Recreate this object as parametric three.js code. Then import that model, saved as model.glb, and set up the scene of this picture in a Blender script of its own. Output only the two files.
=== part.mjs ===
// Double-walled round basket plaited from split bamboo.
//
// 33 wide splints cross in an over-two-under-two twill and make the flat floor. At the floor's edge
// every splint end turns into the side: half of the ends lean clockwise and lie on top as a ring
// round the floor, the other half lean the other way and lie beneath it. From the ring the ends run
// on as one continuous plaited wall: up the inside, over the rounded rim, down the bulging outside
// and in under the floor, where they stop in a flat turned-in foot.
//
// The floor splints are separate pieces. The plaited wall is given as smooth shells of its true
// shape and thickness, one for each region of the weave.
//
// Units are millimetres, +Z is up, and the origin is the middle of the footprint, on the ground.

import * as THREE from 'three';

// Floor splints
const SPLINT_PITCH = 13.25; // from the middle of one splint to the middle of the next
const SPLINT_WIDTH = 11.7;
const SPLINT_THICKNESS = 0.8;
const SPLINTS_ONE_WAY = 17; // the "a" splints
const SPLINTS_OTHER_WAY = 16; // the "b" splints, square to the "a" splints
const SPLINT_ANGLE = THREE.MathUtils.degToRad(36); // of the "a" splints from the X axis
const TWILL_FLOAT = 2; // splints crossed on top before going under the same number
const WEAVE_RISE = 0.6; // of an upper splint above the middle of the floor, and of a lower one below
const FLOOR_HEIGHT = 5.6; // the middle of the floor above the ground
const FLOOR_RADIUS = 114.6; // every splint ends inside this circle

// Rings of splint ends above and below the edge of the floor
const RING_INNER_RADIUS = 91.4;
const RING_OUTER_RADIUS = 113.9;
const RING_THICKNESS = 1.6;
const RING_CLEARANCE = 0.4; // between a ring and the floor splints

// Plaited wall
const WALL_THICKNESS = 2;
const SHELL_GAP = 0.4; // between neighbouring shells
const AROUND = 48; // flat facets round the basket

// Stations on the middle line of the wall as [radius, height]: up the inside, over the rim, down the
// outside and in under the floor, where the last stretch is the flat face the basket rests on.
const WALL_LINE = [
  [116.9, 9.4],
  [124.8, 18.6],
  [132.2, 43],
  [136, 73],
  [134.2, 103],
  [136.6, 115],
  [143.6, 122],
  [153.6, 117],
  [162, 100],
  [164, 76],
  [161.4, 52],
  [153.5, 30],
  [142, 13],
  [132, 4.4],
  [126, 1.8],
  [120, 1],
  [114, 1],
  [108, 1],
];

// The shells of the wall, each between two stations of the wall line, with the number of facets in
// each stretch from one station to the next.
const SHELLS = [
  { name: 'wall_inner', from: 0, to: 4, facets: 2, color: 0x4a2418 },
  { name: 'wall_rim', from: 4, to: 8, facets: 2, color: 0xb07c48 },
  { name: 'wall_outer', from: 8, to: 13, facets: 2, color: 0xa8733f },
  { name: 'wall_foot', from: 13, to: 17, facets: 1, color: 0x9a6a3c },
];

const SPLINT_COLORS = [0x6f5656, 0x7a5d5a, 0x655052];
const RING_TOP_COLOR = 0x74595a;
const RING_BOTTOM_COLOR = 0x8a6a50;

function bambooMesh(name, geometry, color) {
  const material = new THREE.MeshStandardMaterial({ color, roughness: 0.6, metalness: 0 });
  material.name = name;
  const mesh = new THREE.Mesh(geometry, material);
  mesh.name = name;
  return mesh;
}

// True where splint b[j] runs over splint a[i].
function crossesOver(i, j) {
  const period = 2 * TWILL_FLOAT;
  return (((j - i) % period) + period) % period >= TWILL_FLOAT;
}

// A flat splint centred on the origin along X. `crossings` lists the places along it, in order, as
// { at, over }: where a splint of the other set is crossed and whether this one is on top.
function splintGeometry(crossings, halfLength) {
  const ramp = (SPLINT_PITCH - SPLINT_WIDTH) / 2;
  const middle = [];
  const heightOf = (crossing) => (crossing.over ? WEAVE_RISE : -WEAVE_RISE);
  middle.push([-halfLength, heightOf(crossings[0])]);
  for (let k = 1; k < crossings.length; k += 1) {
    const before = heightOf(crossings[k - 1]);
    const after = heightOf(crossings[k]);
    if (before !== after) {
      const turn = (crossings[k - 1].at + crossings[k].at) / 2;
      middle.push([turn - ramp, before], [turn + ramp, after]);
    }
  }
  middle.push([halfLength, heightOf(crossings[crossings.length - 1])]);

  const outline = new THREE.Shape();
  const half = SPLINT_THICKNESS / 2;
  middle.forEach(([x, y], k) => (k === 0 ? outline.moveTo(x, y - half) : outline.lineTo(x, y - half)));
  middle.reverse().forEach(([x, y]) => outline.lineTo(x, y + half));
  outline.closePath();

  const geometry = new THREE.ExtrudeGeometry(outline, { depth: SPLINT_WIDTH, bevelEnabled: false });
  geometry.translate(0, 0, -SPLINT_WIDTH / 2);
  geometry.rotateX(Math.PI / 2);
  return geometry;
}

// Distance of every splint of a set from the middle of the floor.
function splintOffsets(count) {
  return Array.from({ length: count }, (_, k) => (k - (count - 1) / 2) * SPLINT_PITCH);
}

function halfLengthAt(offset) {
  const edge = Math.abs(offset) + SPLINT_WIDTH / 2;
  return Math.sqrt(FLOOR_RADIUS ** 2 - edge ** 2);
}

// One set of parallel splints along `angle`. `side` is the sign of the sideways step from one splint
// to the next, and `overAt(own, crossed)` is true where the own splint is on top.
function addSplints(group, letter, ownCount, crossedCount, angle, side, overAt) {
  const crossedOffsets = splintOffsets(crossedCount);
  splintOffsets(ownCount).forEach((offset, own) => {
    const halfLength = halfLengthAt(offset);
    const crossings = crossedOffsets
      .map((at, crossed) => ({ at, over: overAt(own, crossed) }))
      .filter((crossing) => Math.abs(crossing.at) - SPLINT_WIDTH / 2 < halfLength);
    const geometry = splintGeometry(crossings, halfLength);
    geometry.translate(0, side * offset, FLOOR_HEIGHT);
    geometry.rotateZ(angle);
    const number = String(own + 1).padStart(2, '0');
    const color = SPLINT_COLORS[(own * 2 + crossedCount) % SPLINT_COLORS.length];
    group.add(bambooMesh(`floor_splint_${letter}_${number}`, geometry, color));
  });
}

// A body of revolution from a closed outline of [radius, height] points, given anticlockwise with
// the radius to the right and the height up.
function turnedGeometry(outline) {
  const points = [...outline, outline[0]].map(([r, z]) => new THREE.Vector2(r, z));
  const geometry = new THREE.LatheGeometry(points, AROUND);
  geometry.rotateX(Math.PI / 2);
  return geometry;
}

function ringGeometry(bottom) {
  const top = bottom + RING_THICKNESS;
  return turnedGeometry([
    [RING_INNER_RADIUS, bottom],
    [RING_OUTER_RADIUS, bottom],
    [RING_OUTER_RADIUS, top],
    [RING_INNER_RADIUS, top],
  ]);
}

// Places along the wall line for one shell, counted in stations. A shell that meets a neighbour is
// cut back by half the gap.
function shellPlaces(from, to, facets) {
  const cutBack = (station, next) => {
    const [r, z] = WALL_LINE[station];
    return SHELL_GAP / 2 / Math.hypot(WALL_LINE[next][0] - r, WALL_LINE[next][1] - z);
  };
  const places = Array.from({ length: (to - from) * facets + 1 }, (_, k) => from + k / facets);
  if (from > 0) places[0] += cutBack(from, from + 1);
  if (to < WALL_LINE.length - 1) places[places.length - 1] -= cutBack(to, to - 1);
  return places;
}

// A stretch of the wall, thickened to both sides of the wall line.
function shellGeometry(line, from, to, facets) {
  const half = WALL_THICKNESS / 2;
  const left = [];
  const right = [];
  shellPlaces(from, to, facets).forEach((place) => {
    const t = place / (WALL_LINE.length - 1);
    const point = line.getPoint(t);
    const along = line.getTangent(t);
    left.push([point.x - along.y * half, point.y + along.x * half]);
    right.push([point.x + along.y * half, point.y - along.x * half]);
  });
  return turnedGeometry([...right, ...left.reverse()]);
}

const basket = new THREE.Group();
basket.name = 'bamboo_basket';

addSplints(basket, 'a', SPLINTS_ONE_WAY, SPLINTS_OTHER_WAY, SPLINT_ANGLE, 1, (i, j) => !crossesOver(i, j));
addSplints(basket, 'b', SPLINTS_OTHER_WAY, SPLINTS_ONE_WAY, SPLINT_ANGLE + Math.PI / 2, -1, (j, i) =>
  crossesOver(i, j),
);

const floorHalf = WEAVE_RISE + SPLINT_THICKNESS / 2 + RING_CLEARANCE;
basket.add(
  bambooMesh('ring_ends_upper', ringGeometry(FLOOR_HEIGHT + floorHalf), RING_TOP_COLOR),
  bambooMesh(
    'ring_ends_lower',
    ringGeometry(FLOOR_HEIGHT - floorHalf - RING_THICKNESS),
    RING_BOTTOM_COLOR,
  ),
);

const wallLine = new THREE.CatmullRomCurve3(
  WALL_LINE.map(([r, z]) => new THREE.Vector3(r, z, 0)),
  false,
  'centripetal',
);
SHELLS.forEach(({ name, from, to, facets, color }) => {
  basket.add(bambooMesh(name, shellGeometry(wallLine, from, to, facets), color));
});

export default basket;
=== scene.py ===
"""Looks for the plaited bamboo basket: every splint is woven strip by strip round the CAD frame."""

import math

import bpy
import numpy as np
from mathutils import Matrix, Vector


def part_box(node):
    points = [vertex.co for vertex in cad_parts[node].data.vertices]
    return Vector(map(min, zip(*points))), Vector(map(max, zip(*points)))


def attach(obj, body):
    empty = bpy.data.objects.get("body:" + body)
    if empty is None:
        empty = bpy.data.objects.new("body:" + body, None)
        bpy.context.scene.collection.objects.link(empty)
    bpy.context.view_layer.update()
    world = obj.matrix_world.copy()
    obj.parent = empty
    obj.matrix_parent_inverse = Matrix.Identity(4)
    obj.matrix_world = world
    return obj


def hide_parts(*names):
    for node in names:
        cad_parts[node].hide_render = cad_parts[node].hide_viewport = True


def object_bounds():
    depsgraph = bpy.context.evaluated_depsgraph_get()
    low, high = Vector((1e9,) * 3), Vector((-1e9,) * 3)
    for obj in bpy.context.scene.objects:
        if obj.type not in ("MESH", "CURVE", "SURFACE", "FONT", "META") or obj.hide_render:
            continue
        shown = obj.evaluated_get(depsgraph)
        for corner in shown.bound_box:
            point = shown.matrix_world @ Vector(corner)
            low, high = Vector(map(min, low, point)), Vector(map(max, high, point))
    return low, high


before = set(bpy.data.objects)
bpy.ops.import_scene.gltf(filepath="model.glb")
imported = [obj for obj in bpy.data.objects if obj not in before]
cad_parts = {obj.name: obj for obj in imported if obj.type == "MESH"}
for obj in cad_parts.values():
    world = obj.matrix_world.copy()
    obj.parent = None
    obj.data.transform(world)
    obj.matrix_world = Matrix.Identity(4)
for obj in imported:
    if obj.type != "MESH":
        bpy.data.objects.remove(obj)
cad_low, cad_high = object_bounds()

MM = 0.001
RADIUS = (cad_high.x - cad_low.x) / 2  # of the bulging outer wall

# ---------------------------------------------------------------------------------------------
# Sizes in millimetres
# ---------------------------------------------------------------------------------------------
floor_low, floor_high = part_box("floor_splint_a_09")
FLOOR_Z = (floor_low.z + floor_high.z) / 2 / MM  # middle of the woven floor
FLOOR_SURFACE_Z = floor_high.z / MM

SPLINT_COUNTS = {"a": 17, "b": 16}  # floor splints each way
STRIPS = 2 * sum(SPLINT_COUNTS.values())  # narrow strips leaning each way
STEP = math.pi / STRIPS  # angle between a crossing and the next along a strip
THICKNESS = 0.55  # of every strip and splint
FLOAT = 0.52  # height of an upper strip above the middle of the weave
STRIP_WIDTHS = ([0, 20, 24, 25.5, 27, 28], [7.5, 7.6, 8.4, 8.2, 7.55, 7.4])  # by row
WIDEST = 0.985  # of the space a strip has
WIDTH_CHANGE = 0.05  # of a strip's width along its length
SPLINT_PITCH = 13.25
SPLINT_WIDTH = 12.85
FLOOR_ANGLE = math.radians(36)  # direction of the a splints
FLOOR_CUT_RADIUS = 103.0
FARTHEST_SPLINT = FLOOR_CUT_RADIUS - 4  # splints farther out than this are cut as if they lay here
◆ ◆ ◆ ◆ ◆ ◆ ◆
_Written instruction:_
Begin with the line containing "depsgraph = bpy.context.evaluated_depsgraph_get()", end with the line containing "imported = [obj", and repeat every line in that stretch exactly.

_Response to this exercise:_
    depsgraph = bpy.context.evaluated_depsgraph_get()
    low, high = Vector((1e9,) * 3), Vector((-1e9,) * 3)
    for obj in bpy.context.scene.objects:
        if obj.type not in ("MESH", "CURVE", "SURFACE", "FONT", "META") or obj.hide_render:
            continue
        shown = obj.evaluated_get(depsgraph)
        for corner in shown.bound_box:
            point = shown.matrix_world @ Vector(corner)
            low, high = Vector(map(min, low, point)), Vector(map(max, high, point))
    return low, high


before = set(bpy.data.objects)
bpy.ops.import_scene.gltf(filepath="model.glb")
imported = [obj for obj in bpy.data.objects if obj not in before]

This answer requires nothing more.